Aim of the task: Select and copy out every line in the records containing "parts".

(Rows from a 3D modeling dataset)
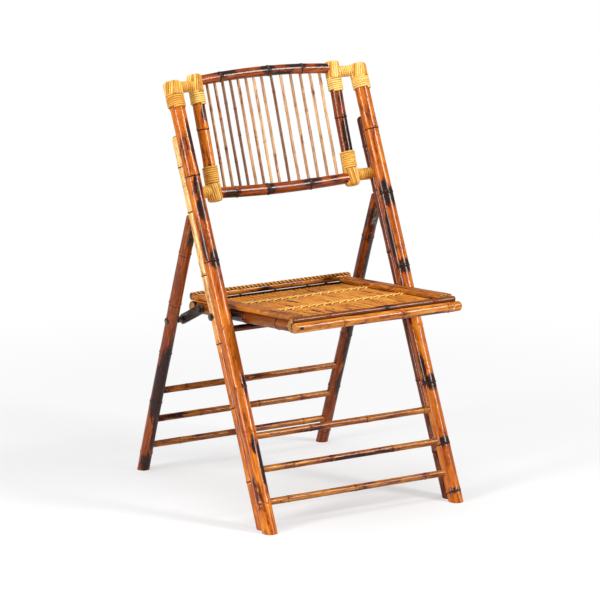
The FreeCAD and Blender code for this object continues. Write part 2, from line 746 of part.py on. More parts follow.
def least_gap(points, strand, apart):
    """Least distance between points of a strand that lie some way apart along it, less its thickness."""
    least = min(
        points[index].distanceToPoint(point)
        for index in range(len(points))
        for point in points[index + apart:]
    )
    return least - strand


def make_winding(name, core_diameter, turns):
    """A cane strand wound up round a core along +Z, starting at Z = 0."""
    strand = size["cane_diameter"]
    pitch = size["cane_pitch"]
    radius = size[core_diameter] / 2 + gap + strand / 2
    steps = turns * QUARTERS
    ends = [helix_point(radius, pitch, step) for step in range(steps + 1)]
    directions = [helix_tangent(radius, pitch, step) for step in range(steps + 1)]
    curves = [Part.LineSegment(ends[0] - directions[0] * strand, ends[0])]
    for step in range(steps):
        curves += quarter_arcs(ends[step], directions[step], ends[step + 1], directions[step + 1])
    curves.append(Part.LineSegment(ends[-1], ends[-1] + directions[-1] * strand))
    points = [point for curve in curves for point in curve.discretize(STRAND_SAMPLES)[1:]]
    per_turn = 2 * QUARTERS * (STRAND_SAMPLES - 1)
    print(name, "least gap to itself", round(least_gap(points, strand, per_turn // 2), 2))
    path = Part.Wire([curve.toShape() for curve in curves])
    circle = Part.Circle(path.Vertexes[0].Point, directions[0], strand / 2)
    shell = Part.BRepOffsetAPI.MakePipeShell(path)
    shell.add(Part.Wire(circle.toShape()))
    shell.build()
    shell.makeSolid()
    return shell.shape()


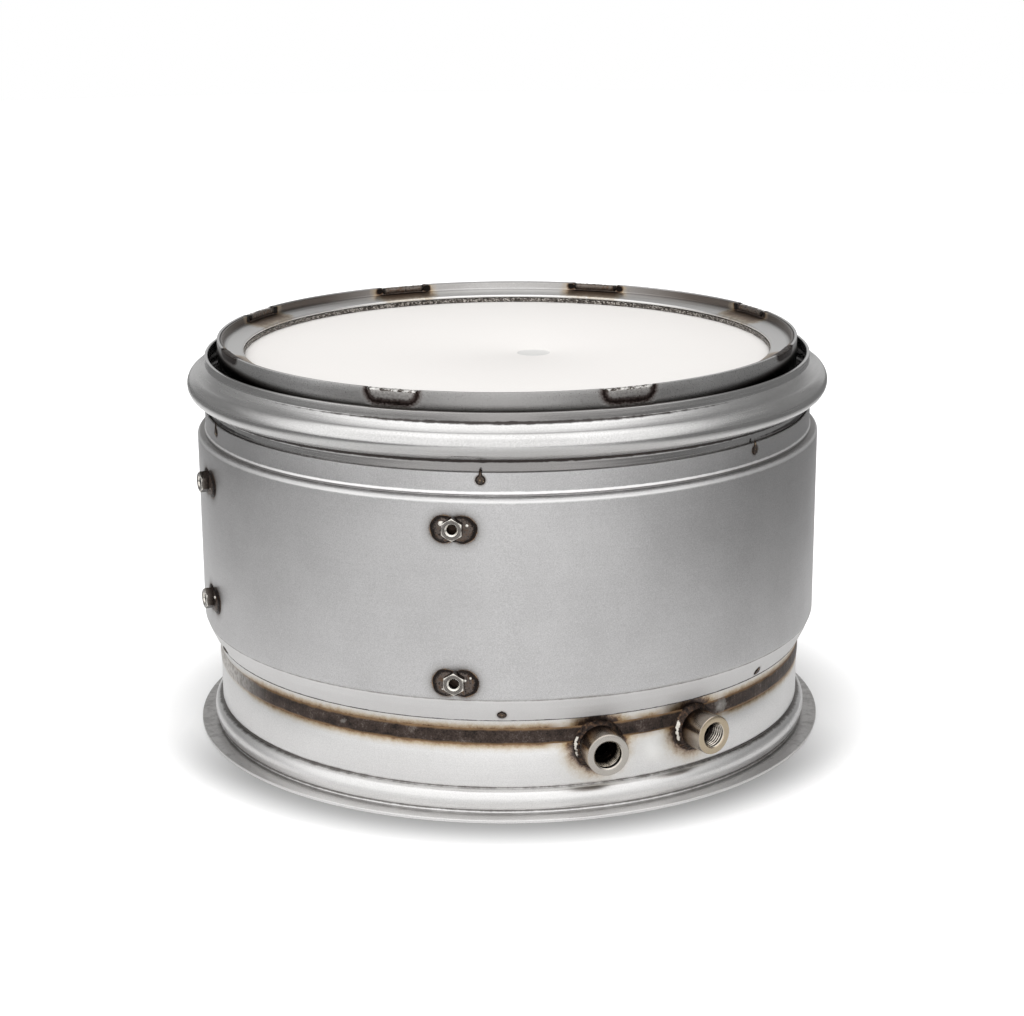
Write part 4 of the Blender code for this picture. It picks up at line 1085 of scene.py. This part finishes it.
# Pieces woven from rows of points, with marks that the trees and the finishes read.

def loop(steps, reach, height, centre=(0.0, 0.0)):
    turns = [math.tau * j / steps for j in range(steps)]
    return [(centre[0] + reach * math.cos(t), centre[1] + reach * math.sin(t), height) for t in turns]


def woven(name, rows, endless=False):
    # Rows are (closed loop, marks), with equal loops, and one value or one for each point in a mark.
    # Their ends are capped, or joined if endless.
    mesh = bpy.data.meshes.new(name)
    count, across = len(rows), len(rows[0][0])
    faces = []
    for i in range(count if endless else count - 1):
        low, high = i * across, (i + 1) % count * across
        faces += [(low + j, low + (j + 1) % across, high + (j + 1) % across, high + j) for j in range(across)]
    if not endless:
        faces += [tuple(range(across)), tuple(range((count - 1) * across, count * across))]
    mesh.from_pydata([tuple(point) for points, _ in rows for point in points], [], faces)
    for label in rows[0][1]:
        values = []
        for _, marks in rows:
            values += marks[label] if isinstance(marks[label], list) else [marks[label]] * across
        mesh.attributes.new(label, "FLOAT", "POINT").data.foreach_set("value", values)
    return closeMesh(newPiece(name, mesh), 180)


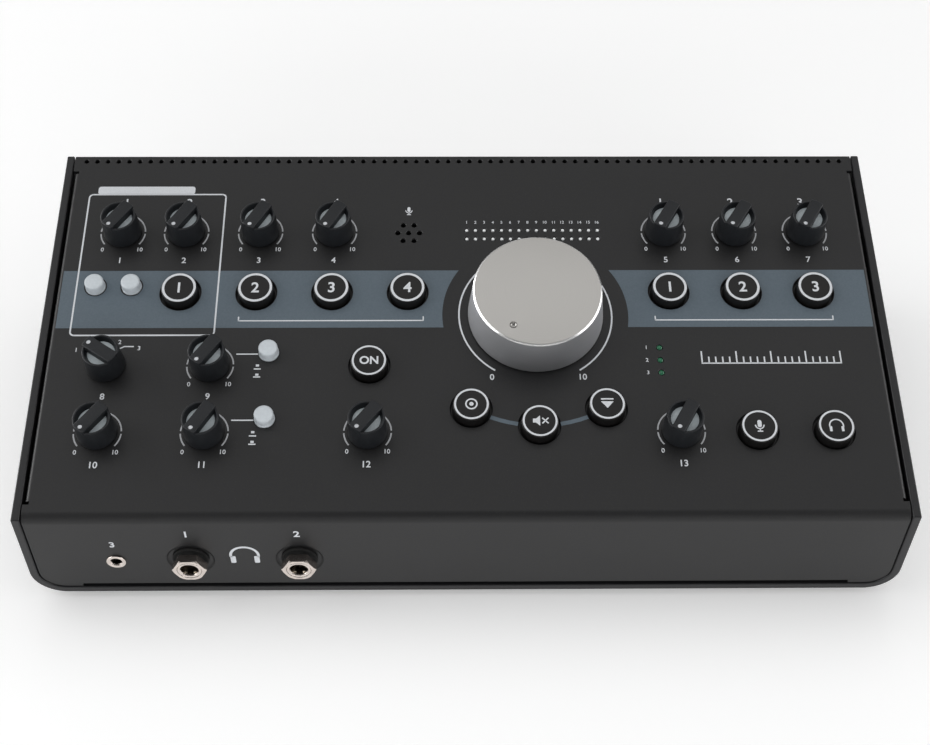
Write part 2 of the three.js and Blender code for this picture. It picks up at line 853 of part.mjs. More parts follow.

Output of the task:
The FreeCAD and Blender code for this object continues. Write part 2, from line 746 of part.py on. More parts follow.
Write part 2 of the three.js and Blender code for this picture. It picks up at line 853 of part.mjs. More parts follow.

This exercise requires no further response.